Pictured: Senator Frank Lautenberg and a Jonas brother discussing how to best restrict sexual intercourse to those over the age of 20.

I’m not here to disrespect the dead, even though I’m sure quite a few commenters will have less than kind things to say about a Democratic Senator from New Jersey whose legislation inhibited their ability to drink and caused a fair portion of their criminal history. Still, Senator Frank R. Lautenberg was the Senate’s oldest member, the last Senator to be a World War II veteran, and a huge proponent of the G.I. Bill, so there’s that. He was 89.

Otherwise, the guy was unsurprisingly liberal, considering he was a northeastern Democrat. Quite a bit of his most famous legislative accomplishments were restrictive in nature, such as the national drinking age requirement, even if some were definitely for the best, like banning smoking on commercial airline flights.

Political alignment aside, the guy was admittedly an adept politician. Technically, keeping the drinking age a state issue by simply threatening to cut 10% of federal highway funds to any state that did not comply with the 21-years-old suggestion was clever, though Lautenberg’s justification for changing the drinking age to 21 across the country is certainly ironic, given his ultimatum.

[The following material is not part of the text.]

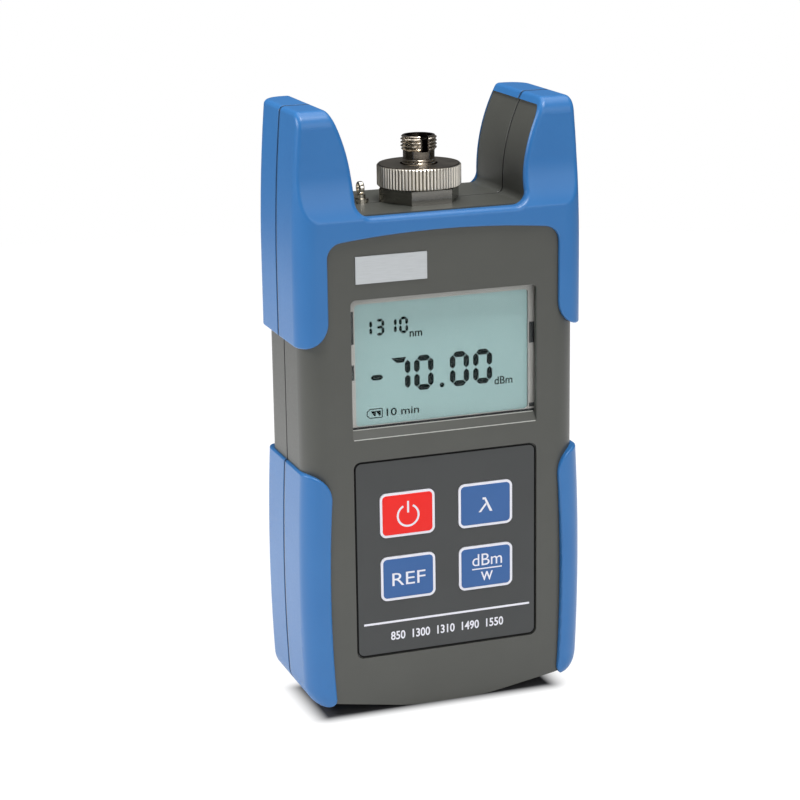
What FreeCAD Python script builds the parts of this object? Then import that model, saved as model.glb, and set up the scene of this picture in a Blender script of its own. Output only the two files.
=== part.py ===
import FreeCAD, Part
import os
import re
from math import asin, cos, degrees, radians, sin, sqrt, tan
import Sketcher
from FreeCAD import Placement, Rotation, Vector

# Handheld optical power meter: a two-part moulded case with an elastomer overmould, an LCD,
# four keys, a three-cell battery bay behind a sliding door, and a screw-on fibre adapter.
# X is across the face, -Y is the front, +Z is up.  The origin is in the middle of the foot.

doc = FreeCAD.newDocument("optical_power_meter")

# ---------------------------------------------------------------- driving sizes, in millimetres
SIZES = {
    # case, whose length is the sum of what its face carries, from the foot up
    "pad_low": 12.85, "pad_height": 45.75, "bridge": 5.0, "window_height": 31.25,
    "plate_rise": 3.45, "plate_height": 6.1, "plate_drop": 4.6, "band_height": 3.85,
    "panel_half_width": 21.65, "side_margin": 10.35, "case_corner": 6.5, "case_wall": 2.2,
    "seam_gap": 0.3, "seam_lip": 1.0, "seam_lip_reach": 1.8, "seam_lip_gap": 0.1,
    "foot_half_width": 5.0, "foot_curve": 45.0, "foot_angle": 9.4, "foot_chamfer": 3.0,
    "floor_height": 5.2,
    # horns that stand either side of the fibre port
    "horn_width": 12.1, "horn_height": 22.5, "horn_flare_rise": 3.0, "horn_flare_out": 4.4,
    "horn_root_fillet": 1.5, "lean_drop": 12.85, "lean_in": 1.68, "horn_edge": 1.2,
    # elastomer overmould
    "skin_front": 0.7, "skin_side": 1.3, "skin_corner": 5.2, "skin_top": 1.3,
    "skin_inner": 0.35, "skin_edge": 0.45,
    "band_inset": 2.0, "band_bow": 1.3, "rim_drop": 0.3, "rim_root_fillet": 3.0,
    "scoop_drop": 0.6, "scoop_depth": 3.0, "scoop_radius": 19.5, "scoop_nose": 3.6, "scoop_skin": 1.0,
    "guard_wrap": 5.2, "guard_corner": 3.5, "guard_length": 28.05, "guard_end_corner": 5.8,
    "grip_wrap": 4.45, "grip_top": 56.4, "grip_top_corner": 5.6, "grip_hollow_height": 28.0,
    "grip_hollow_radius": 334.0, "grip_toe_corner": 2.6,
    "grip_bulge": 1.4, "grip_bulge_height": 30.0, "grip_bulge_radius": 460.0,
    "grip_foot_corner": 5.5, "grip_foot": 1.8, "grip_foot_round": 2.5,
    # display
    "window_depth": 1.5, "window_corner": 1.2, "ledge_rise": 1.8, "lens_lap": 1.0,
    "lens_thickness": 0.8, "lens_gap": 0.15, "frame_lip": 0.5, "glass_thickness": 2.0,
    "light_thickness": 2.0, "frame_foot": 2.4, "glass_gap": 0.1, "frame_wall": 0.9,
    "sight_left_inset": 1.3, "sight_right_inset": 1.05, "sight_rise": 3.15, "sight_drop": 1.2,
    # keypad
    "pad_corner": 1.6, "pad_depth": 0.55, "film_thickness": 0.35, "film_gap": 0.22,
    "key_half_space": 2.84, "key_width": 12.9, "key_height": 10.25, "key_corner": 1.5,
    "key_row_drop": 13.04, "key_pitch": 14.76, "key_proud": 0.15, "key_gap": 0.12,
    "key_travel": 0.4, "key_well": 0.65, "plunger_radius": 1.6, "plunger_gap": 0.3,
    "plunger_space": 0.05,
    # circuit board and what is on it
    "board_thickness": 1.6, "board_margin": 1.9, "board_low": 11.8, "board_drop": 11.85,
    "board_space": 1.75, "switch_size": 6.0, "switch_body": 3.4, "switch_button": 1.75,
    "switch_button_height": 0.4, "board_screw_side": 2.4, "board_screw_end": 3.0,
    "boss_radius": 2.2, "boss_root": 0.5, "screw_radius": 0.95, "screw_head": 1.8,
    "screw_head_height": 1.2, "pilot_gap": 0.05, "screw_tip": 1.2, "head_gap": 0.25,
    "processor": 10.0, "processor_x": 3.0, "processor_drop": 21.0, "amplifier": 5.0,
    "amplifier_x": -12.0, "amplifier_drop": 9.0, "crystal_length": 8.0, "crystal_width": 3.0,
    "crystal_x": 14.0, "crystal_drop": 10.0, "chip_height": 1.2,
    # case screws
    "case_screw_side": 9.6, "case_screw_drop": 8.85, "case_screw_low_x": 12.0,
    "case_screw_low": 8.95, "case_boss": 2.6, "case_screw_radius": 1.2, "case_head": 2.3,
    "case_head_height": 1.5, "case_head_depth": 3.0,
    # plate
    "plate_left": 20.5, "plate_right": 4.05, "plate_depth": 0.3, "plate_thickness": 0.5,
    "plate_gap": 0.05,
    # battery bay
    "cell_radius": 7.25, "cell_length": 49.5, "cell_nub_radius": 2.6, "cell_nub": 1.0,
    "cell_gap": 0.35, "cell_foot": 16.4, "bay_wall": 1.4, "bay_end": 2.4,
    "door_margin": 2.05, "door_lap": 1.3, "door_thickness": 1.65, "door_gap": 0.2,
    "door_tongue": 1.0, "door_tongue_thickness": 0.8, "ledge_thickness": 1.7,
    "thumb_width": 16.0, "thumb_depth": 0.5, "thumb_pitch": 2.4, "thumb_rows": 4,
    "thumb_drop": 16.0, "contact_thickness": 0.4, "contact_width": 9.0, "contact_reach": 4.5,
    "contact_button": 2.2,
    # fibre port, whose heights add up from the deck
    "port_neck": 7.5, "hex_shoulder": 0.6, "hex_height": 3.1, "neck_length": 2.2,
    "port_stem": 5.5, "port_stem_length": 6.5, "port_hole_gap": 0.2, "port_shoulder": 1.1,
    "port_window": 2.0, "locknut_wall": 1.5, "locknut_height": 2.2,
    "nut_foot_gap": 0.1, "nut_lip": 1.4, "nut_lip_gap": 0.1, "nut_wall": 1.76,
    "nut_hole_gap": 0.2, "nut_bevel": 0.35, "knurl_count": 72, "knurl_depth": 0.3,
    "thread_gap": 0.08, "flange_inset": 0.3, "flange_height": 1.3,
    "barrel_radius": 4.0, "barrel_rise": 4.45, "barrel_length": 3.3, "barrel_bevel": 0.45,
    "barrel_wall": 0.95, "barrel_depth": 4.45, "neck_inset": 0.5, "ring_inset": 0.25,
    "ring_rise": 1.4, "ring_height": 0.45, "ring_pitch": 0.7,
    "ferrule_radius": 1.25, "sleeve_wall": 0.5, "sleeve_drop": 0.95,
    "key_slot": 1.95, "key_slot_length": 3.5,
    "detector_radius": 2.7, "detector_height": 4.4, "detector_flange": 3.1,
    "detector_flange_height": 1.0, "detector_gap": 0.3, "lead_radius": 0.23,
    "lead_circle": 1.27, "lead_hole": 0.3, "lead_end": 0.6,
    "sensor_board_lap": 0.3, "sensor_board_thickness": 1.0, "header_half_width": 4.0,
    "header_depth": 2.2, "header_overlap": 2.0,
    # tether eye
    "eye_side": 6.7, "eye_y": 1.6, "eye_post": 1.0, "eye_collar": 1.85,
    "eye_collar_height": 0.9, "eye_neck": 1.15, "eye_neck_height": 0.9, "eye_ring": 1.5,
    "eye_hole": 0.9, "eye_width": 1.2, "eye_round": 0.35, "eye_sink": 0.15,
    "eye_post_length": 4.4, "eye_clip": 2.2, "eye_clip_thickness": 0.5,
}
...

He argued that the change would save lives by ending “a crazy quilt of drinking ages in neighboring states” and prevent those under 21 from driving over “blood borders” to get drunk and then try to drive home.

I definitely understand his desire to cut down on drunk driving, but you know what else causes deadly car accidents? Shitty roads, which become shitty because there isn’t enough money to repair them. I don’t really care though, because after you turn 21 you immediately stop giving a crap if people younger than you can drink or not. Besides, without Mr. Lautenberg’s legislation I wouldn’t have any sweet jail stories. For that, Senator Lautenberg, I thank you. RIP, sir.